Your objective:
Return only the lines starting at the line that contains "Model this object" and ending with the final line of the listing; include both endpoints.

■ ■ ■ ■ ■

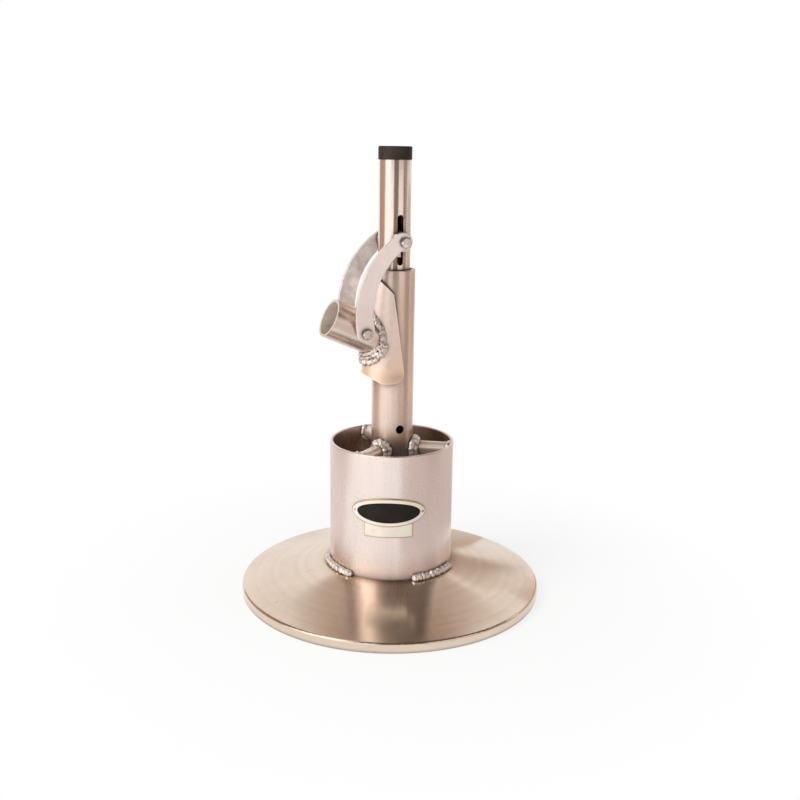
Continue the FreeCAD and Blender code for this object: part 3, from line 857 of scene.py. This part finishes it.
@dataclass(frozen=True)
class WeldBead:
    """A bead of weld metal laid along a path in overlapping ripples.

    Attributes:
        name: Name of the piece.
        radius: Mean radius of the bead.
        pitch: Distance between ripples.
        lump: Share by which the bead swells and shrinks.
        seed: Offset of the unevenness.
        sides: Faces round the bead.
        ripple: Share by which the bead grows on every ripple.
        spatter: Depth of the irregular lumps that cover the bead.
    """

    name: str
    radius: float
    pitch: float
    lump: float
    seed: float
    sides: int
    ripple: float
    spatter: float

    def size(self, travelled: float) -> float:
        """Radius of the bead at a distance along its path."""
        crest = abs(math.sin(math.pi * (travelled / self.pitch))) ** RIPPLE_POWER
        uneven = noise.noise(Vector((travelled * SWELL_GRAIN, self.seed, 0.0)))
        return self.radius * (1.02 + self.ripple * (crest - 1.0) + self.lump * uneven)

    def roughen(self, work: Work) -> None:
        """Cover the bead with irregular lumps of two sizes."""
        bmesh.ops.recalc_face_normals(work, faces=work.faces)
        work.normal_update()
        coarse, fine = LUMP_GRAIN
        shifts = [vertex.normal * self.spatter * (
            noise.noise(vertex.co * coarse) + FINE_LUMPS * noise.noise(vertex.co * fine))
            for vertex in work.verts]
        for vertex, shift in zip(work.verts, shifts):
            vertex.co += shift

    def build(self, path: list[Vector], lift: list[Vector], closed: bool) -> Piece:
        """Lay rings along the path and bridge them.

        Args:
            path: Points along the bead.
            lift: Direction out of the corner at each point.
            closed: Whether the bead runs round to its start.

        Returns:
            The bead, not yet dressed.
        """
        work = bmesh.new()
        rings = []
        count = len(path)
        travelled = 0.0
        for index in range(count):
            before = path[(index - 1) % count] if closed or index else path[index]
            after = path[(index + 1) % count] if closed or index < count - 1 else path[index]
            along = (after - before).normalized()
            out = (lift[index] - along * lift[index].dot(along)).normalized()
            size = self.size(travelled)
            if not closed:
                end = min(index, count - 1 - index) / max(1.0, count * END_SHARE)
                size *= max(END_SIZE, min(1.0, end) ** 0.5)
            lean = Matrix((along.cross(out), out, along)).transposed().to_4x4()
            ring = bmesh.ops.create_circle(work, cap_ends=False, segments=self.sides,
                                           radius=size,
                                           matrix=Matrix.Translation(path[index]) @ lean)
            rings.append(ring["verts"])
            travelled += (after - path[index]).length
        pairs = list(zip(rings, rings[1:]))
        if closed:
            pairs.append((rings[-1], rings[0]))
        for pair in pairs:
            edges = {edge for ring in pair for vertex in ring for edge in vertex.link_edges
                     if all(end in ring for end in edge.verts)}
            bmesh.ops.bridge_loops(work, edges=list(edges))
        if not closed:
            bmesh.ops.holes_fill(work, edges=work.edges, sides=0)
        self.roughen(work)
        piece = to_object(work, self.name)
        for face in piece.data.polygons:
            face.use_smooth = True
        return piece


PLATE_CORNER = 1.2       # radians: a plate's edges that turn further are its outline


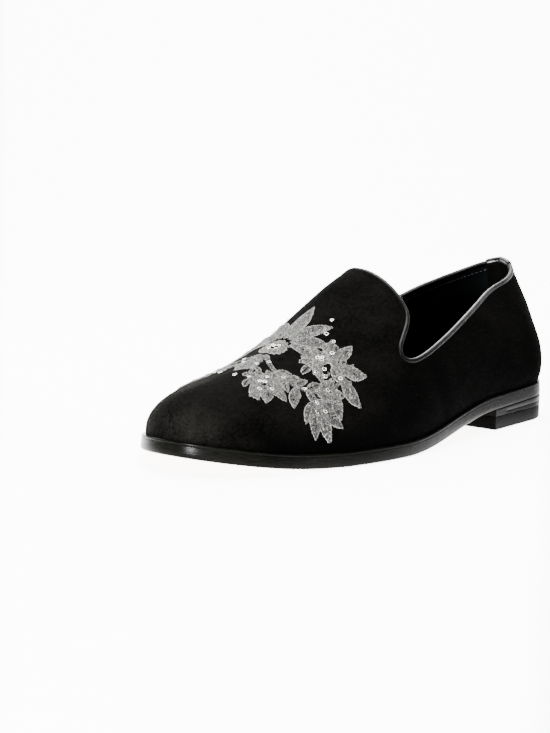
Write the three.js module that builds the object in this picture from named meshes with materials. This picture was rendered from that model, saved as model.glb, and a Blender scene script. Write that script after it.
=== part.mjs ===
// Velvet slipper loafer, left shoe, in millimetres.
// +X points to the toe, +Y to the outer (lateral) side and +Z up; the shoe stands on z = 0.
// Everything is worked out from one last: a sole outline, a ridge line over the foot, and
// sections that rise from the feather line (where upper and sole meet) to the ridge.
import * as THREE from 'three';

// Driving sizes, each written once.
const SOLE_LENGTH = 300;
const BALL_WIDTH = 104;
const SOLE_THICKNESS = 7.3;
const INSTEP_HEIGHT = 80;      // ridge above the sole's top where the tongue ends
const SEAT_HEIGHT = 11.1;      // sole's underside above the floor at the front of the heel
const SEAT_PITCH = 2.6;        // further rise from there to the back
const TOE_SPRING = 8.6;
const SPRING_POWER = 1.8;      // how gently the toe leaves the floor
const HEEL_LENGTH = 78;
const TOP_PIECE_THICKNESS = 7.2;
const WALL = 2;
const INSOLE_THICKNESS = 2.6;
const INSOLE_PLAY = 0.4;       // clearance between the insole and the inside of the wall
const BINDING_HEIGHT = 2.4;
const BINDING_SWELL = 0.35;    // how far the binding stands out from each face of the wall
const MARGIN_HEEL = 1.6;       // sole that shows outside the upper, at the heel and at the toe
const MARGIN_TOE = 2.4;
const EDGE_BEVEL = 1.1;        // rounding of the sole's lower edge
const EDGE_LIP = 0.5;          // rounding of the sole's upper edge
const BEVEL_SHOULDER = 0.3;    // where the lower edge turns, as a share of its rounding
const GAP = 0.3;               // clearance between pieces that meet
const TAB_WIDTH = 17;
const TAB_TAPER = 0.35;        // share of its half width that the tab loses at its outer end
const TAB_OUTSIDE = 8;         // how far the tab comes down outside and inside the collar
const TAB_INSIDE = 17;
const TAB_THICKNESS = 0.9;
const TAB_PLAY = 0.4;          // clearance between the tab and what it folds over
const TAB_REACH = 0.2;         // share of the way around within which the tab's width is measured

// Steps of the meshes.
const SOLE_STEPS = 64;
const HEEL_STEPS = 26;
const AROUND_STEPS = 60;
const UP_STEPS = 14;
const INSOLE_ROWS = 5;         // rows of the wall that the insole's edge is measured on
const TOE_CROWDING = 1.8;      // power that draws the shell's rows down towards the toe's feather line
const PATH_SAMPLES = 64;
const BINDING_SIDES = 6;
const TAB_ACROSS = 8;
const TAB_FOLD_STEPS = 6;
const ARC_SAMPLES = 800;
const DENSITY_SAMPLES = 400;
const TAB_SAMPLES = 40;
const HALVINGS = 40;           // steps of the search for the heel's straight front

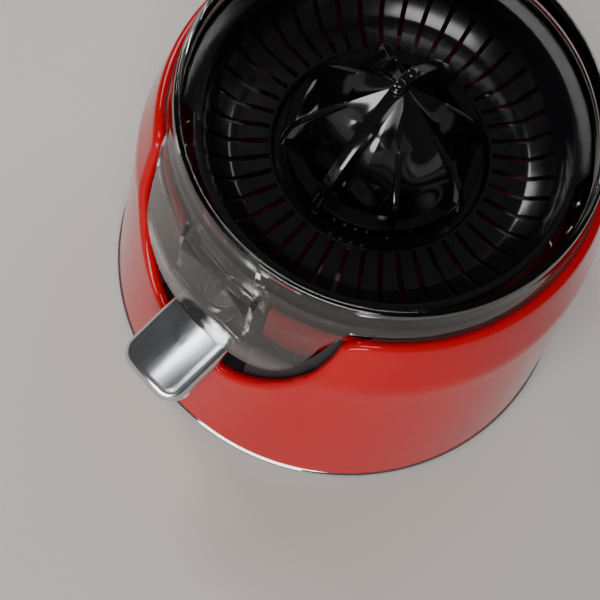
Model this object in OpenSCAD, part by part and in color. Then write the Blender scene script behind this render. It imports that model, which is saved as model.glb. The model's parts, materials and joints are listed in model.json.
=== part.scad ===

■ ■ ■ ■ ■

Task result:
Model this object in OpenSCAD, part by part and in color. Then write the Blender scene script behind this render. It imports that model, which is saved as model.glb. The model's parts, materials and joints are listed in model.json.
=== part.scad ===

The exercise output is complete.